* What you need to do *
Print the lines beginning with the one that contains "PROBE_TOP_Z, PROBE_X, PROBE_Y)" and ending with the one that contains "for node in", exactly, both included, and no other lines.

* Records provided *
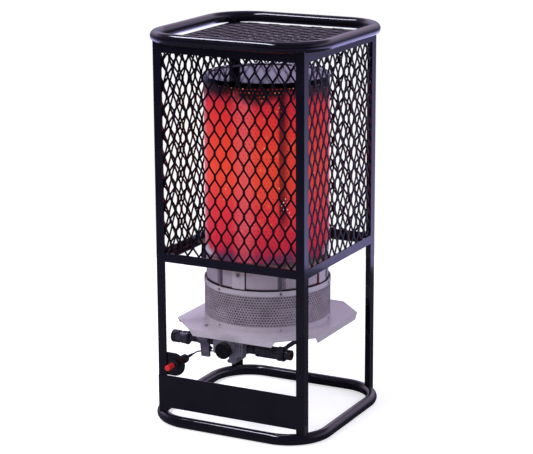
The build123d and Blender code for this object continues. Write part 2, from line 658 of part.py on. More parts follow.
def make_valve():
    """Cast valve body with its ports, and the bonnet, stem, plunger and knob on one axis."""
    low = VALVE_Z - VALVE_BODY_H / 2
    high = VALVE_Z + VALVE_BODY_H / 2
    body = block(VALVE_LEFT_X, VALVE_RIGHT_X, VALVE_FRONT_Y, VALVE_BACK_Y, low, high)
    body = fillet(body.edges().filter_by(Axis.Y), VALVE_EDGE_R)
    left_root = VALVE_LEFT_X + VALVE_EDGE_R
    right_root = VALVE_RIGHT_X - VALVE_EDGE_R
    body = body + along_x(LEFT_PORT_R, VALVE_LEFT_X - PORT_L, left_root, LINE_Y, LEFT_LINE_Z)
    body = body + along_x(RIGHT_PORT_R, right_root, VALVE_RIGHT_X + PORT_L, LINE_Y, RIGHT_LINE_Z)
    lobe_x = VALVE_X + LOBE_X
    lobe_z = VALVE_Z - LOBE_DROP
    lobe = along_y(LOBE_R, VALVE_FRONT_Y, VALVE_BACK_Y, lobe_x, lobe_z)
    web = block(lobe_x - LOBE_R, lobe_x + LOBE_R, VALVE_FRONT_Y, VALVE_BACK_Y, lobe_z, low + VALVE_EDGE_R)
    body = body + lobe + web
    boss_y = (LINE_Y + VALVE_BACK_Y) / 2
    body = body + upright(RIGHT_PORT_R, high - VALVE_EDGE_R, PLATE_LOW_Z, VALVE_X, boss_y)
    rib_y = VALVE_FRONT_Y - VALVE_RIB_H
    for step in range(VALVE_RIBS):
        x = VALVE_X + BONNET_R + (2 * step + 1) * VALVE_RIB_W
        rib = block(x, x + VALVE_RIB_W, rib_y, VALVE_FRONT_Y, low + VALVE_EDGE_R, high - VALVE_EDGE_R)
        body = body + rib
    bore_end = STEM_BACK_Y + PLUNGER_L + PUSH_TRAVEL + PUSH_SPARE
    stem_end = STEM_BACK_Y + PUSH_TRAVEL + STEM_FIT
    body = body - along_y(PLUNGER_R + STEM_FIT, STEM_BACK_Y, bore_end, VALVE_X, VALVE_Z)
    keep("valve_body", body - along_y(STEM_R + STEM_FIT, VALVE_FRONT_Y - CUT, stem_end, VALVE_X, VALVE_Z))

    plane = Plane((VALVE_X, VALVE_FRONT_Y, VALVE_Z), x_dir=(1, 0, 0), z_dir=(0, -1, 0))
    bonnet = extrude(plane * RegularPolygon(BONNET_R, BONNET_SIDES), BONNET_L)
    bonnet_y = VALVE_FRONT_Y - BONNET_L
    hole = along_y(STEM_R + STEM_FIT, bonnet_y - CUT, VALVE_FRONT_Y + CUT, VALVE_X, VALVE_Z)
    keep("valve_bonnet", bonnet - hole)

    socket_y = KNOB_BACK_Y - KNOB_SOCKET
    keep("valve_stem", along_y(STEM_R, socket_y, STEM_BACK_Y, VALVE_X, VALVE_Z))
    keep("valve_plunger", along_y(PLUNGER_R, STEM_BACK_Y, STEM_BACK_Y + PLUNGER_L, VALVE_X, VALVE_Z))
    knob = along_y(KNOB_R, KNOB_BACK_Y - KNOB_T, KNOB_BACK_Y, VALVE_X, VALVE_Z)
    knob = fillet(knob.edges().filter_by(GeomType.CIRCLE).sort_by(Axis.Y)[0], KNOB_EDGE_R)
    for n in range(KNOB_FLUTES):
        angle = 2 * pi * n / KNOB_FLUTES
        x = VALVE_X + KNOB_R * cos(angle)
        z = VALVE_Z + KNOB_R * sin(angle)
        knob = knob - along_y(KNOB_FLUTE_R, KNOB_BACK_Y - KNOB_T + KNOB_EDGE_R, KNOB_BACK_Y + CUT, x, z)
    keep("control_knob", knob - along_y(STEM_R, socket_y, KNOB_BACK_Y + CUT, VALVE_X, VALVE_Z))


def make_left_line():
    """Pipe left of the valve with its swivel nut, bracket and tilt switch."""
    keep("manifold_pipe", along_x(PIPE_R, PIPE_LEFT_X, PIPE_RIGHT_X, LINE_Y, LEFT_LINE_Z))

    length = NUT_RIGHT_X - NUT_LEFT_X
    waist = NUT_KNURL_L + NUT_SLOPE
    barrel = waist + NUT_WAIST_L + NUT_SLOPE
    bead = length - NUT_BEAD_L
    bore = PIPE_R + NUT_FIT
    bore_end = PIPE_LEFT_X - NUT_LEFT_X - NUT_FIT
    nut = [(0, 0), (NUT_R - NUT_BEVEL, 0), (NUT_R, NUT_BEVEL), (NUT_R, NUT_KNURL_L)]
    nut += [(NUT_WAIST_R, waist), (NUT_WAIST_R, waist + NUT_WAIST_L), (NUT_R, barrel)]
    nut += [(NUT_R, bead), (NUT_BEAD_R, bead + NUT_BEVEL), (NUT_BEAD_R, length - NUT_SLOPE)]
    nut += [(NUT_WAIST_R, length), (bore, length), (bore, bore_end), (0, bore_end)]
    shape = revolved(nut)
    for n in range(NUT_FLUTES):
        angle = 2 * pi * n / NUT_FLUTES
        shape = shape - upright(NUT_FLUTE_R, -CUT, NUT_KNURL_L, NUT_R * cos(angle), NUT_R * sin(angle))
    keep("swivel_nut", Plane((NUT_LEFT_X, LINE_Y, LEFT_LINE_Z), z_dir=(1, 0, 0)) * shape)

    x0 = BRACKET_X - BRACKET_W / 2
    x1 = BRACKET_X + BRACKET_W / 2
    front_y = BRACKET_BACK_Y - BRACKET_T
    wall = block(x0, x1, front_y, BRACKET_BACK_Y, BRACKET_BOTTOM_Z, PLATE_LOW_Z)
    foot = block(x0, x1, front_y, BRACKET_FOOT_Y, PLATE_LOW_Z - BRACKET_T, PLATE_LOW_Z)
    hole_low = PLATE_LOW_Z - BRACKET_T - CUT
    hole = upright(BRACKET_HOLE_R, hole_low, PLATE_LOW_Z + CUT, BRACKET_X, BRACKET_SCREW_Y)
    keep("pipe_bracket", wall + foot - hole)

    x_right = x1 + SWITCH_W / 2
    low = SWITCH_Z - SWITCH_H / 2
    back_y = BRACKET_BACK_Y + SWITCH_D
    switch = block(x_right - SWITCH_W, x_right, BRACKET_BACK_Y, back_y, low, low + SWITCH_H)
    switch = fillet(switch.edges().filter_by(Axis.Y), SWITCH_EDGE_R)
    blade_y = BRACKET_BACK_Y + SWITCH_D / 2
    blade_x = x_right + BLADE_OUT
    blade = block(x_right - BLADE_IN, blade_x, blade_y, blade_y + BLADE_T, SWITCH_Z, SWITCH_Z + BLADE_H)
    keep("tilt_switch", switch + blade)


def make_inlet():
    """Gas inlet right of the valve: black body with a brass insert, and the sleeve that slides on it."""
    start = VALVE_RIGHT_X + PORT_L
    body = along_x(INLET_NECK_R, start, INLET_NECK_END_X, LINE_Y, RIGHT_LINE_Z)
    body = body + along_x(INLET_CORE_R, INLET_NECK_END_X, INLET_HEAD_X, LINE_Y, RIGHT_LINE_Z)
    body = body + along_x(INLET_HEAD_R, INLET_HEAD_X, INLET_END_X, LINE_Y, RIGHT_LINE_Z)
    body = body - along_x(INSERT_R, INLET_HEAD_X, INLET_END_X + CUT, LINE_Y, RIGHT_LINE_Z)
    bore = along_x(INLET_BORE_R, INLET_END_X - INLET_BORE_L, INLET_END_X + CUT, LINE_Y, RIGHT_LINE_Z)
    keep("inlet_body", body - bore)
    insert = along_x(INSERT_R, INLET_HEAD_X, INLET_END_X - INLET_RIM, LINE_Y, RIGHT_LINE_Z)
    keep("inlet_insert", insert - bore)

    length = SLEEVE_RIGHT_X - SLEEVE_LEFT_X
    collar = length - COLLAR_L
    fit = INLET_CORE_R + SLEEVE_FIT
    groove = SLEEVE_GROOVE_X
    groove_end = groove + SLEEVE_GROOVE_W
    groove_r = SLEEVE_R - SLEEVE_GROOVE_D
    sleeve = [(fit, 0), (SLEEVE_R - SLEEVE_BEVEL, 0), (SLEEVE_R, SLEEVE_BEVEL)]
    sleeve += [(SLEEVE_R, groove - SLEEVE_GROOVE_D), (groove_r, groove)]
    sleeve += [(groove_r, groove_end), (SLEEVE_R, groove_end + SLEEVE_GROOVE_D)]
    sleeve += [(SLEEVE_R, collar - COLLAR_SLOPE), (COLLAR_R, collar + COLLAR_SLOPE)]
    sleeve += [(COLLAR_R, length - COLLAR_BEVEL), (COLLAR_R - COLLAR_BEVEL, length), (fit, length)]
    keep("coupler_sleeve", Plane((SLEEVE_LEFT_X, LINE_Y, RIGHT_LINE_Z), z_dir=(1, 0, 0)) * revolved(sleeve))


def make_igniter():
    """Push igniter on its plate, with the boot and the lead to the electrode."""
    x = IGNITER_X
    z = IGNITER_Z
    body = along_y(IGNITER_THREAD_R, IGNITER_THREAD_Y, IGNITER_PLATE_BACK_Y, x, z)
    body = body + along_y(IGNITER_BODY_R, IGNITER_PLATE_BACK_Y, IGNITER_BACK_Y, x, z)
    bore_end = IGNITER_THREAD_Y + BUTTON_IN + BUTTON_TRAVEL + PUSH_SPARE
    keep("igniter_body", body - along_y(BUTTON_R + BUTTON_FIT, IGNITER_THREAD_Y - CUT, bore_end, x, z))

    plane = Plane((x, IGNITER_PLATE_FRONT_Y, z), x_dir=(1, 0, 0), z_dir=(0, -1, 0))
    nut = extrude(plane * RegularPolygon(IGNITER_NUT_AF / 2, 6, major_radius=False), IGNITER_NUT_L)
    nut_y = IGNITER_PLATE_FRONT_Y - IGNITER_NUT_L
    keep("igniter_nut", nut - along_y(IGNITER_THREAD_R, nut_y - CUT, IGNITER_PLATE_BACK_Y, x, z))

    tip_y = IGNITER_THREAD_Y - BUTTON_OUT
    button = along_y(BUTTON_R, tip_y, IGNITER_THREAD_Y + BUTTON_IN, x, z)
    keep("igniter_button", fillet(button.edges().filter_by(GeomType.CIRCLE).sort_by(Axis.Y)[0], BUTTON_TIP_R))

    grip = BOOT_L / 3
    boot = [(0, 0), (BOOT_R, 0), (BOOT_R, grip), (BOOT_WAIST_R, 2 * grip), (BOOT_TIP_R, BOOT_L), (0, BOOT_L)]
    keep("igniter_boot", Plane((x, IGNITER_BACK_Y, z), z_dir=(0, 1, 0)) * revolved(boot))

    # The lead leaves the boot, sags a little, and rises through the base plate to the electrode.
    route = [(x, BOOT_END_Y, z), (x, -66, z), (-122, -49, 127), (-102, -39, 127), (-82, -35, 135)]
    route += [(-67, -33, 152), (-61, -33.5, 178), (PILOT_X - 0.3, PILOT_Y - 0.3, 224)]
    route += [(PILOT_X, PILOT_Y, 260), (PILOT_X, PILOT_Y, ELECTRODE_Z)]
    keep("igniter_lead", bent_tube("igniter lead", route, LEAD_R))


def make_pilot():
    """Pilot burner on its strap, the spark electrode and the thermocouple."""
    floor_z = DRUM_BOTTOM_Z + DRUM_FLOOR_T
    half = PILOT_STRAP_W / 2
    strap_y = PILOT_Y + ELECTRODE_R
    strap = block(PILOT_X - half, PILOT_X + half, strap_y, strap_y + PILOT_STRAP_T, floor_z, PILOT_TOP_Z)
    foot = block(PILOT_X - half, PILOT_X + half, strap_y, strap_y + half, floor_z, floor_z + PILOT_STRAP_T)
    hood_y = strap_y + PILOT_STRAP_T + PILOT_HOOD_R - PILOT_SEAT
    cup_z = PILOT_TOP_Z - PILOT_CUP_L
    hood = upright(PILOT_HOOD_R, PILOT_TOP_Z - PILOT_HOOD_L, PILOT_TOP_Z, PILOT_X, hood_y)
    hood = hood - upright(PILOT_CUP_R, cup_z, PILOT_TOP_Z + CUT, PILOT_X, hood_y)
    strap = strap - upright(PILOT_CUP_R, cup_z, PILOT_TOP_Z + CUT, PILOT_X, hood_y)
    keep("pilot_burner", strap + foot + hood)

    electrode_top = ELECTRODE_Z + ELECTRODE_L
    rod = upright(ELECTRODE_R, ELECTRODE_Z, electrode_top, PILOT_X, PILOT_Y)
    wire = upright(ELECTRODE_WIRE_R, electrode_top, electrode_top + ELECTRODE_WIRE_L, PILOT_X, PILOT_Y)
    keep("spark_electrode", rod + wire)

    probe = upright(PROBE_R, DRUM_BOTTOM_Z, PROBE_TOP_Z, PROBE_X, PROBE_Y)
    port_x = PROBE_X + 10
    route = [(PROBE_X, PROBE_Y, DRUM_BOTTOM_Z), (PROBE_X, PROBE_Y, 234), (PROBE_X + 0.3, PROBE_Y - 0.3, 203)]
    route += [(PROBE_X + 2, PROBE_Y - 12, 186), (PROBE_X + 6, PROBE_Y - 30, 180)]
    route += [(port_x, PROBE_Y - 47, VALVE_Z), (port_x, VALVE_BACK_Y, VALVE_Z)]
    keep("thermocouple", probe + bent_tube("thermocouple lead", route, PROBE_LEAD_R))


make_cage()
make_front_plates()
make_base_plate()
make_air_ring()
make_drum()
make_straps()
make_emitter()
make_burner()
make_valve()
make_left_line()
make_inlet()
make_igniter()
make_pilot()

os.makedirs("parts", exist_ok=True)
for part_name, part_shape in PARTS.items():
    export_step(solid_of(part_shape), os.path.join("parts", part_name + ".step"))
print(len(PARTS), "nodes written")
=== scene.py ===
"""Looks of the radiant gas heater: nets, perforated sheets, finishes and studio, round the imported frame."""

import json
from math import ceil, cos, pi, radians, sin, sqrt, tan

import bmesh
import bpy
from bpy.props import FloatProperty, FloatVectorProperty, PointerProperty
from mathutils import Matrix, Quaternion, Vector


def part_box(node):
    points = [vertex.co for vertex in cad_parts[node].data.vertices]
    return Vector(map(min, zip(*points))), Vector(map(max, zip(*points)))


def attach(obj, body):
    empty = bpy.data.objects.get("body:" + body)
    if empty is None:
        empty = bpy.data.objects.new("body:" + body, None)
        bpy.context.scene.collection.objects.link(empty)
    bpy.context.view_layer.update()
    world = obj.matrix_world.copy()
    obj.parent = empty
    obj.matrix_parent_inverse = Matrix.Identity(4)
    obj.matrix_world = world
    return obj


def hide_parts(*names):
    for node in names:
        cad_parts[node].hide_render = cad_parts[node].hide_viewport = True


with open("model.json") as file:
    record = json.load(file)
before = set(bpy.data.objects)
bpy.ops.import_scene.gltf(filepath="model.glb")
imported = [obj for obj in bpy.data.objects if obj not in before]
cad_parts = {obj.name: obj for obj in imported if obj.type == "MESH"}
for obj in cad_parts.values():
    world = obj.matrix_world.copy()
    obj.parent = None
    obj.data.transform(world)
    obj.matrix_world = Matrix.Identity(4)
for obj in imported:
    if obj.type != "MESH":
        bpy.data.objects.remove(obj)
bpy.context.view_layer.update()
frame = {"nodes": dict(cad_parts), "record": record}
nodes = frame["nodes"]

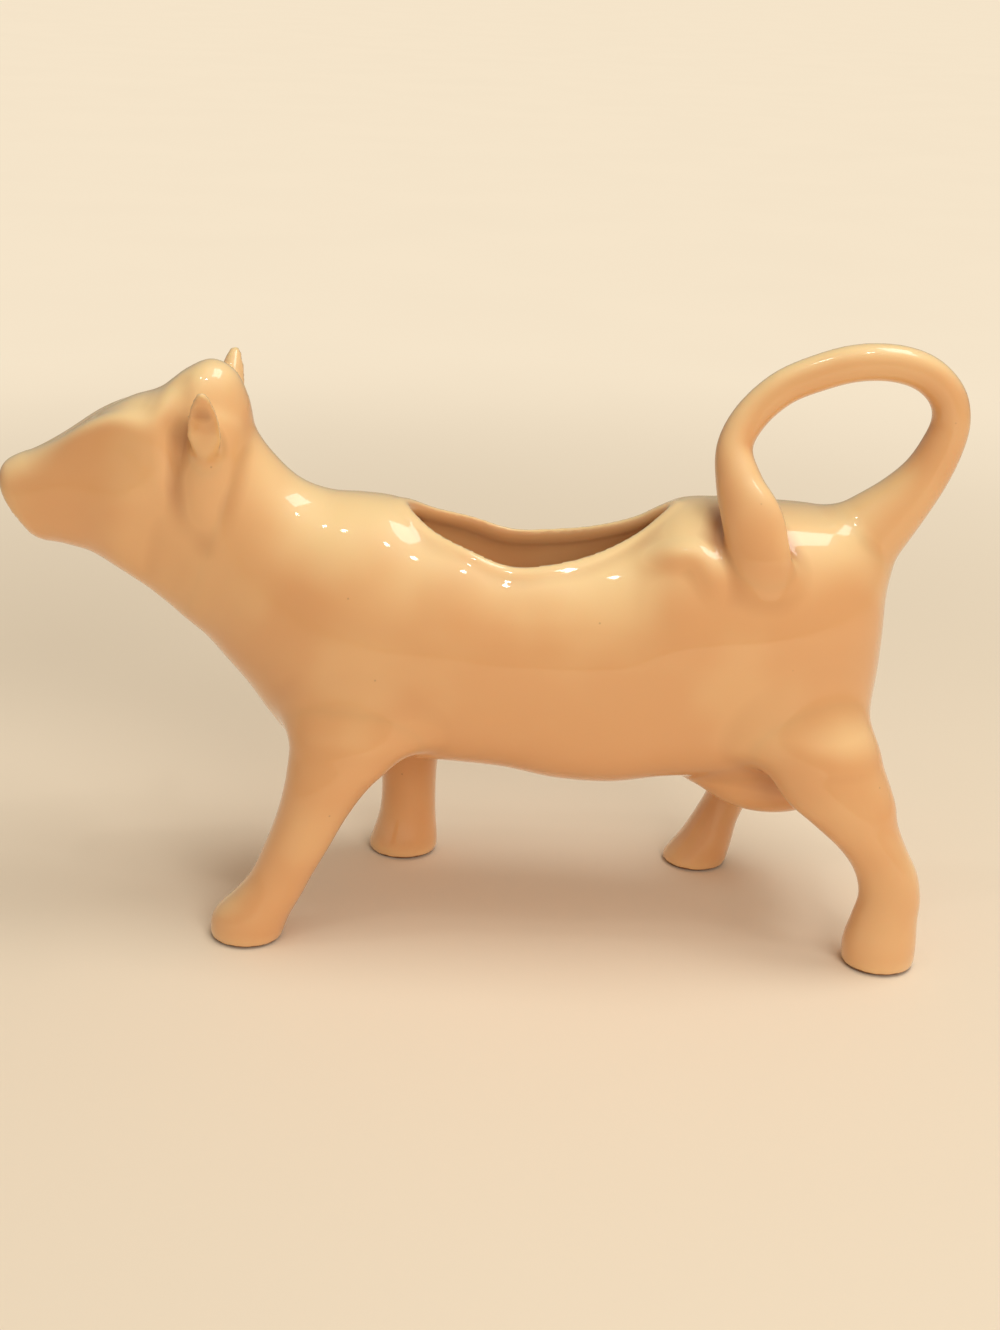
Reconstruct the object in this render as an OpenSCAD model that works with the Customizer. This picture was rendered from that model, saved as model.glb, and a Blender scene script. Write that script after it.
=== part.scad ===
// Cow creamer: a hollow glazed jug in the form of a walking cow.
// The milk goes in at the back, is poured from the mouth, and the tail is the handle.
// The cow looks along -X, its left flank is on -Y and its feet stand on z = 0.

/* [Head] */
// Length of the head, from the nose to the seam with the neck
head_l = 50; // [44:1:58]
// Height of the head, from the chin to the poll
head_h = 36; // [30:1:42]
// Greatest width of the head, at the brow
head_w = 25; // [22:1:30]
// Height of the chin above the table
chin_z = 75.5; // [66:0.5:84]

/* [Neck and barrel] */
// Reach of the neck, from the seam to the withers
neck_l = 27; // [22:1:34]
// Length of the barrel, from the withers to the rump
barrel_l = 97; // [86:1:112]
// Height of the barrel, from the belly to the back
barrel_h = 57; // [50:1:64]
// Greatest width of the barrel
barrel_w = 46; // [42:1:52]
// Height of the belly above the table
belly_z = 30.5; // [26:0.5:38]
// Thickness of the cast wall
wall = 2.6; // [2:0.1:3.4]

/* [Openings] */
// Clear length of the filling opening in the back
opening_l = 50; // [44:1:58]
// Clear width of the filling opening
opening_w = 23; // [18:1:28]
// Distance of the opening's front corner behind the withers
opening_set = 3; // [0.5:0.5:7]
// Width of the pouring hole in the mouth
mouth_w = 8.4; // [7.6:0.2:9.4]

/* [Ears] */
// Length of an ear, with the root that is set in the head
ear_l = 23; // [20:1:28]
// Width of an ear
ear_w = 7; // [6:0.5:10]
// Thickness of an ear
ear_t = 2.6; // [2:0.1:3.4]
// Depth of the hollow in an ear
ear_scoop = 1.8; // [0.8:0.1:2.6]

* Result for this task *
    probe = upright(PROBE_R, DRUM_BOTTOM_Z, PROBE_TOP_Z, PROBE_X, PROBE_Y)
    port_x = PROBE_X + 10
    route = [(PROBE_X, PROBE_Y, DRUM_BOTTOM_Z), (PROBE_X, PROBE_Y, 234), (PROBE_X + 0.3, PROBE_Y - 0.3, 203)]
    route += [(PROBE_X + 2, PROBE_Y - 12, 186), (PROBE_X + 6, PROBE_Y - 30, 180)]
    route += [(port_x, PROBE_Y - 47, VALVE_Z), (port_x, VALVE_BACK_Y, VALVE_Z)]
    keep("thermocouple", probe + bent_tube("thermocouple lead", route, PROBE_LEAD_R))


make_cage()
make_front_plates()
make_base_plate()
make_air_ring()
make_drum()
make_straps()
make_emitter()
make_burner()
make_valve()
make_left_line()
make_inlet()
make_igniter()
make_pilot()

os.makedirs("parts", exist_ok=True)
for part_name, part_shape in PARTS.items():
    export_step(solid_of(part_shape), os.path.join("parts", part_name + ".step"))
print(len(PARTS), "nodes written")
=== scene.py ===
"""Looks of the radiant gas heater: nets, perforated sheets, finishes and studio, round the imported frame."""

import json
from math import ceil, cos, pi, radians, sin, sqrt, tan

import bmesh
import bpy
from bpy.props import FloatProperty, FloatVectorProperty, PointerProperty
from mathutils import Matrix, Quaternion, Vector


def part_box(node):
    points = [vertex.co for vertex in cad_parts[node].data.vertices]
    return Vector(map(min, zip(*points))), Vector(map(max, zip(*points)))


def attach(obj, body):
    empty = bpy.data.objects.get("body:" + body)
    if empty is None:
        empty = bpy.data.objects.new("body:" + body, None)
        bpy.context.scene.collection.objects.link(empty)
    bpy.context.view_layer.update()
    world = obj.matrix_world.copy()
    obj.parent = empty
    obj.matrix_parent_inverse = Matrix.Identity(4)
    obj.matrix_world = world
    return obj


def hide_parts(*names):
    for node in names:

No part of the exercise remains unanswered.